In the later 1940s the RDA won 700 000 members, and was the main party of Ivory Coast, Mali. Guinea, Volta, Niger, Chad, Cameroon and Congo. Yet by 1951 it had been crushed by the French government, which resorted to mass arrests, shooting of demonstrators and banning of pro-RDA newspapers. The RDA's attempts to organize workers' strikes and boycotts of French firms were defeated by the government's free use of the colonial army against the workers.

In the early 1950s the RDA, hard pressed to survive, changed its policy. Houphouet Boigny broke with the communists and dropped the more radical demands of his party. He agreed on 'constructive collaboration' with France in return for a promise by the colonial administration to co-operate with the RDA. Once again, the principle of Eurafrica had triumphed.

In Algeria, after the war, the northern territories continued to be considered as part of metropolitan France, not as an Overseas Territory entitled to a separate constitution. However, the 1947 Statute for Algeria bore some resemblance to the constitutions established in Overseas Territories.
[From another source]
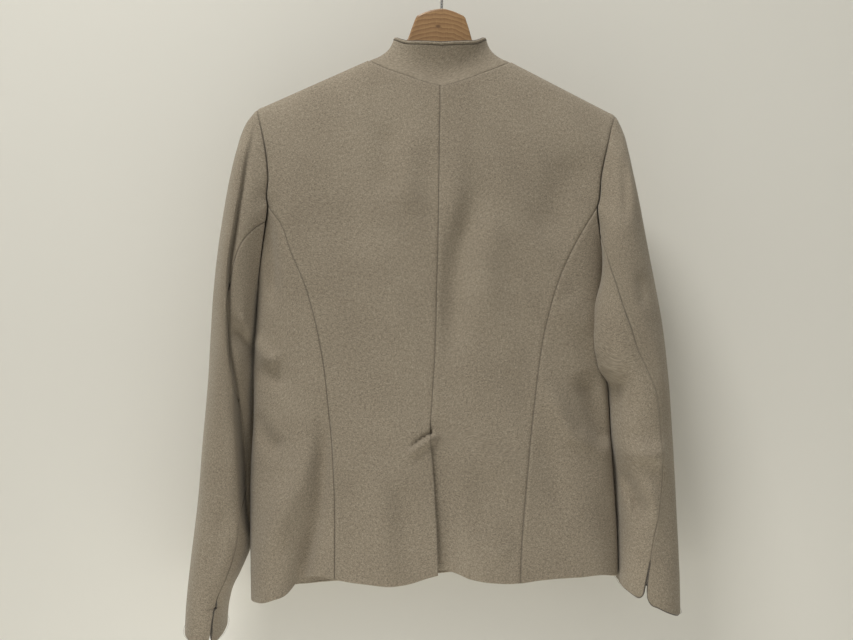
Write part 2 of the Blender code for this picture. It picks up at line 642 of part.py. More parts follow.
def sleeve_piece(name, sleeve, columns, material):
    """Upper or under sleeve between two seams, given as columns of the armhole ring."""
    angles = sleeve.ring_angle.copy()
    count = len(angles)
    picked = [angles[column % count] + 2 * math.pi * (column // count) for column in columns]
    shares = spread(*SLEEVE_ROWS)
    angle, share = np.meshgrid(np.array(picked), shares, indexing="ij")
    length = sleeve.along_ring(sleeve.ring_height, angle) - sleeve.hem(angle)
    above_hem = (1 - share) * length
    seam = sleeve.ring_angle[sleeve.back_column]
    wrapped = np.mod(angle, 2 * math.pi)
    opening = np.clip(1 - above_hem / SLIT_LENGTH, 0.0, 1.0)
    retreat = opening**1.3 * SLIT_OPENING + 0.02 * MM
    near = np.exp(-(((wrapped - seam) / math.radians(SLIT_REACH)) ** 2))
    away = 1 if columns[0] % count == sleeve.back_column else -1
    angle = angle + away * near * retreat / SLIT_RADIUS
    rounded = SLIT_CORNER * near**3 * (above_hem < 1e-6)
    share = share - rounded / length
    points = sleeve.point(angle, share)
    normals = sleeve.normal(angle, np.maximum(share, 0.004))
    leave = unit(points[:, 1] - points[:, 0])
    panel_normal = sleeve.along_ring(sleeve.ring_normal, angle[:, 0])
    dive = np.clip(-np.sum(leave * panel_normal, axis=-1, keepdims=True) / 0.2, 0.0, 1.0)
    normals[:, 0] = unit(normals[:, 0] * (1 - dive) + panel_normal * dive)
    points[:, 0] += leave * SEAM_GAP + panel_normal * SEAM_GAP * 0.7 * (1 - dive)
    points = part_at_seams(points, last_row=False)
    cloth_shell(name, points, -normals, CLOTH_WALL, material)
    return points, normals


def piping(name, path, radius, material):
    """Round cord sewn along an edge."""
    curve = bpy.data.curves.new(name, "CURVE")
    curve.dimensions = "3D"
    curve.bevel_depth = radius
    curve.bevel_resolution = 2
    curve.use_fill_caps = True
    spline = curve.splines.new("POLY")
    spline.points.add(len(path) - 1)
    for spline_point, place in zip(spline.points, path):
        spline_point.co = (*place, 1.0)
    return new_object(name, curve, material)


def neck_ring():
    """Corners of the neck seam from the right front's end over the back to the left front's end."""
    halves = []
    for side in (1, -1):
        turn, height, lift = front_grid(side, neck_shares(side, front=True), np.array([1.0]))
        front = section_point(turn, height, lift)[:, 0]
        front_facing = section_normal(turn, height)[:, 0]
        past = np.argmax(side * front[:, 0] > COLLAR_END)
        before, after = front[past - 1], front[past]
        share = (side * COLLAR_END - before[0]) / (after[0] - before[0])
        start = before + (after - before) * share
        shares = neck_shares(side, front=False)
        height = top_height(shares, side, front=False)
        turn = side * shares * seam_turn(height, side)
        places = np.concatenate([[start], front[past:-1], section_point(turn, height)[::-1]])
        back_facing = section_normal(turn, height)[::-1]
        facing = np.concatenate([front_facing[past : past + 1], front_facing[past:-1], back_facing])
        halves.append((places, facing))
    (right, right_facing), (left, left_facing) = halves
    return np.concatenate([right, left[-2::-1]]), np.concatenate([right_facing, left_facing[-2::-1]])


def collar_piece(name, material):
    """Stand collar, a band that rises and closes in from the neck seam, open at the centre front."""
    base, base_facing = neck_ring()
    side = np.where(base[:, 0] < 0, -1, 1)
    widths = np.where(side < 0, NECK_WIDTH[-1], NECK_WIDTH[1])
    bearing = np.arctan2(np.abs(base[:, 0]) / widths, np.clip(-base[:, 1] / (32 * MM), -1, 1))
    top_width = np.where(side < 0, COLLAR_TOP_HALF_WIDTH[-1], COLLAR_TOP_HALF_WIDTH[1])
    stops = np.array(COLLAR_TOP_HEIGHTS)
    middle = (COLLAR_TOP_BACK + COLLAR_TOP_FRONT) / 2
    half_depth = (COLLAR_TOP_FRONT - COLLAR_TOP_BACK) / 2
    top = np.stack(
        [
            side * top_width * np.sin(bearing) ** 0.85,
            middle - half_depth * np.cos(bearing),
            smooth_curve(stops[:, 0], stops[:, 1] * MM, np.degrees(bearing)),
        ],
        axis=-1,
    )
    climbs = np.array([0.0, 0.12, 0.35, 0.6, 0.82, 1.0])
    base = base + unit(top - base) * SEAM_GAP
    centre_line = np.array([0.0, 4 * MM, 0.0])
    points = base[:, None] + (top - base)[:, None] * climbs[None, :, None]
    inward = unit((centre_line - (base + top) / 2) * np.array([1.0, 1.0, 0.0]))[:, None]
    points = points + inward * (COLLAR_HOLLOW * np.sin(math.pi * climbs))[None, :, None]
    steps = unit(points[1:] - points[:-1])
    around = np.concatenate([steps[:1], steps[1:] + steps[:-1], steps[-1:]])
    upward = np.gradient(points, axis=1)
    normals = unit(np.cross(upward, around))
    outward = np.sum(normals * -inward, axis=-1, keepdims=True)
    normals = normals * np.sign(outward)
    normals[:, 0] = unit(base_facing)
    cloth_shell(name, points, -normals, COLLAR_WALL, material)
    path = points[:, -1] - normals[:, -1] * COLLAR_WALL / 2
    path = path + unit(points[:, -1] - points[:, -2]) * (PIPING_RADIUS + SEAM_GAP)
    return path


def button(name, place, facing, material):
    """Round button with a raised rim and four sewing holes left to the finish."""
    mesh_data = bmesh.new()
    bmesh.ops.create_cone(
        mesh_data,
        cap_ends=True,
        segments=24,
        radius1=BUTTON_RADIUS,
        radius2=BUTTON_RADIUS,
        depth=BUTTON_THICKNESS,
    )
    upper = [face for face in mesh_data.faces if face.normal.z > 0.9]
    bmesh.ops.inset_region(mesh_data, faces=upper, thickness=2.4 * MM)
    bmesh.ops.translate(mesh_data, verts=upper[0].verts[:], vec=(0, 0, -1.2 * MM))
    mesh = bpy.data.meshes.new(name)
    mesh_data.to_mesh(mesh)
    mesh_data.free()
    mesh.shade_smooth()
    mesh.set_sharp_from_angle(angle=math.radians(40))
    piece = new_object(name, mesh, material)
    piece.rotation_mode = "QUATERNION"
    piece.rotation_quaternion = facing.to_track_quat("Z", "Y")
    piece.location = place
    return piece


def hanger_outline():
    """Outline of the wooden body, from the left arm's end over the head and back below."""
    upper = [(x * MM, z * MM) for x, z in WOOD_HEAD]
    left, right, dips = [], [], []
    for side, line in ((-1, left), (1, right)):
        start, end = NECK_WIDTH[side] + 9 * MM, ARM_REACH[side]
        for share in np.linspace(0.0, 1.0, 6):
            x = side * (start + (end - start) * share)
            line.append((x, ridge_height(x, side) - WOOD_BELOW_RIDGE))
        dip = side * (NECK_WIDTH[side] - 1 * MM)
        rise = side * (NECK_WIDTH[side] - 10 * MM)
        dips.append([(dip, NECK_HEIGHT[side] - WOOD_DIP), (rise, NECK_HEIGHT[side] - WOOD_DIP + 8 * MM)])
    upper = left[::-1] + dips[0] + upper + dips[1][::-1] + right
    lower = []
    for side, line in ((1, right), (-1, left)):
        depths = np.linspace(ARM_DEPTH_CENTRE, ARM_DEPTH_END, len(line))
        pairs = [(x, z - depth) for (x, z), depth in zip(line, depths)]
        end_x, end_z = line[-1]
        nose = (end_x + side * 5 * MM, end_z - ARM_DEPTH_END * 0.5)
        lower.extend([nose] + pairs[::-1] if side > 0 else [(0.0, WOOD_LOW)] + pairs + [nose])
    return upper + lower


def hanger_wood(name, material):
    """Flat wooden body with rounded edges."""
    curve = bpy.data.curves.new(name, "CURVE")
    curve.dimensions = "2D"
    curve.fill_mode = "BOTH"
    curve.extrude = WOOD_HALF_THICKNESS - WOOD_EDGE
    curve.bevel_depth = WOOD_EDGE
    curve.bevel_resolution = 1
    curve.offset = -WOOD_EDGE
    outline = hanger_outline()
    spline = curve.splines.new("POLY")
    spline.points.add(len(outline) - 1)
    spline.use_cyclic_u = True
    for spline_point, (x, z) in zip(spline.points, outline):
        spline_point.co = (x, z, 0.0, 1.0)
    piece = new_object(name, curve, material)
    piece.rotation_euler = (math.radians(90), 0.0, 0.0)
    weld = piece.modifiers.new("Weld", "WELD")
    weld.merge_threshold = 0.00001
    return piece


def hanger_hook(name, material):
    """Wire hook: a stem out of the wood's top that swings round over the origin."""
    radius = HOOK_RADIUS + HOOK_WIRE_RADIUS
    stem = ((0.0, 0.3), (0.0, 6.0), (0.4, 12.0), (3.5, 18.0))
    path = [(x * MM, WOOD_TOP + rise * MM) for x, rise in stem]
    for degrees in range(-58, 201, 12):
        angle = math.radians(degrees)
        path.append((radius * math.cos(angle), -HOOK_RADIUS + radius * math.sin(angle)))
    return piping(name, [(x, 0.0, z) for x, z in path], HOOK_WIRE_RADIUS, material)


def plain_material(name, colour, roughness, metallic=0.0):
    """Principled material with one colour."""
    material = bpy.data.materials.new(name)
    material.use_nodes = True
    shader = material.node_tree.nodes["Principled BSDF"]
    shader.inputs["Base Color"].default_value = (*colour, 1.0)
    shader.inputs["Roughness"].default_value = roughness
    shader.inputs["Metallic"].default_value = metallic
    return material


def build_sleeve(side, word):
    """Both pieces of a sleeve and the piping on its cuff."""
    sleeve = Sleeve(side)
    count = len(sleeve.ring_angle)
    upper_columns = list(range(sleeve.front_column, count + sleeve.back_column + 1))
    under_columns = list(range(sleeve.back_column, sleeve.front_column + 1))
    for kind, columns in (("upper", upper_columns), ("under", under_columns)):
        points, normals = sleeve_piece(f"sleeve_{kind}_{word}", sleeve, columns, wool)
        edge = points[:, -1] - normals[:, -1] * CLOTH_WALL / 2
        edge = edge + unit(points[:, -1] - points[:, -2]) * (PIPING_RADIUS + 2 * SEAM_GAP)
        edge[0] += (edge[1] - edge[0]) * PIPING_SETBACK
        edge[-1] += (edge[-2] - edge[-1]) * PIPING_SETBACK
        piping(f"cuff_piping_{kind}_{word}", edge, PIPING_RADIUS, braid)


for old in list(bpy.data.objects):
    bpy.data.objects.remove(old)

jacket_collection = bpy.data.collections.new("wool_jacket")
bpy.context.scene.collection.children.link(jacket_collection)

wool = plain_material("wool", (0.36, 0.31, 0.235), 0.9)
braid = plain_material("braid", (0.14, 0.12, 0.10), 0.8)
horn = plain_material("horn", (0.16, 0.12, 0.08), 0.35)
beech = plain_material("beech", (0.47, 0.27, 0.13), 0.5)
steel = plain_material("steel", (0.6, 0.6, 0.6), 0.3, 1.0)

back_panel("back_left", -1, wool)
back_panel("back_right", 1, wool)
side_back_panel("side_back_left", -1, wool)
side_back_panel("side_back_right", 1, wool)
front_panel("front_left", -1, wool)
front_panel("front_right", 1, wool)
collar_edge = collar_piece("collar", wool)
piping("collar_piping", collar_edge, PIPING_RADIUS, braid)
build_sleeve(-1, "left")
build_sleeve(1, "right")

for number in range(BUTTON_COUNT):
    button_height = np.array(BUTTON_TOP + (BUTTON_BOTTOM - BUTTON_TOP) * number / (BUTTON_COUNT - 1))
    surface = section_point(np.array(math.pi - 1e-3), button_height, LAP_STEP)
    outward = section_normal(np.array(math.pi - 1e-3), button_height)
    seat = surface + outward * (BUTTON_THICKNESS / 2 + 2 * SEAM_GAP)
    button(f"button_{number + 1}", mathutils.Vector(seat), mathutils.Vector(outward), horn)

hanger_wood("hanger_wood", beech)
hanger_hook("hanger_hook", steel)
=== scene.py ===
"""Looks of a women's short wool jacket on a wooden hanger, hung with its back to the viewer.

Metres, +Z up, the jacket's back towards -Y. The origin is where a rail carries the hanger's hook.
Left and right are the wearer's, and they are also the viewer's from behind: left is -X.
Tables are in millimetres, and MM turns them into metres.
"""

import logging
import math
from dataclasses import dataclass
from enum import Enum

import bmesh
import bpy
import numpy as np
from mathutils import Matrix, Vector


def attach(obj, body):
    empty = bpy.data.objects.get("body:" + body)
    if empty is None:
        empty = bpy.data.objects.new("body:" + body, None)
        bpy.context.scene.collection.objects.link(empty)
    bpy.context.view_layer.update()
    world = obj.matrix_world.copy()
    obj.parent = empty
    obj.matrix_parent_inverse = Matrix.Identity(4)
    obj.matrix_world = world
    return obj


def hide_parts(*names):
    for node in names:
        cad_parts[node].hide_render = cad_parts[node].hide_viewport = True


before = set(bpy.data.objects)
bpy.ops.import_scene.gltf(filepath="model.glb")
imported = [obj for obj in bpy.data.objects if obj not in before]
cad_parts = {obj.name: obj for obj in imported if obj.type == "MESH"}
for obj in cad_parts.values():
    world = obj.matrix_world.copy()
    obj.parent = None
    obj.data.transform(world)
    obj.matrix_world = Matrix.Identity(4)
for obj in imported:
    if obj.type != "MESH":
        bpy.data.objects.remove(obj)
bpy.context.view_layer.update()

LOG = logging.getLogger("jacket")
MM = 0.001
SIDES = ((-1, "left"), (1, "right"))
ORIGIN = (0.0, 0.0, 0.0)
NO_BUMP = (0.0, 0.0)

Array = np.ndarray
Piece = bpy.types.Object
Material = bpy.types.Material
Socket = bpy.types.NodeSocket
Triple = tuple[float, float, float]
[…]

First, the number of members from Algeria in the French Union Assembly was raised from 13 to 18, and half of this number were to be Muslims.

Secondly, an Algerian Assembly was set up, with two colleges; an all-Muslim one and a mixed Muslim-European college. Collaborationist candidates were elected under this system. The Algerian nationalists had little alternative but to start armed revolution, and the Algerian War of Independence began in 1954.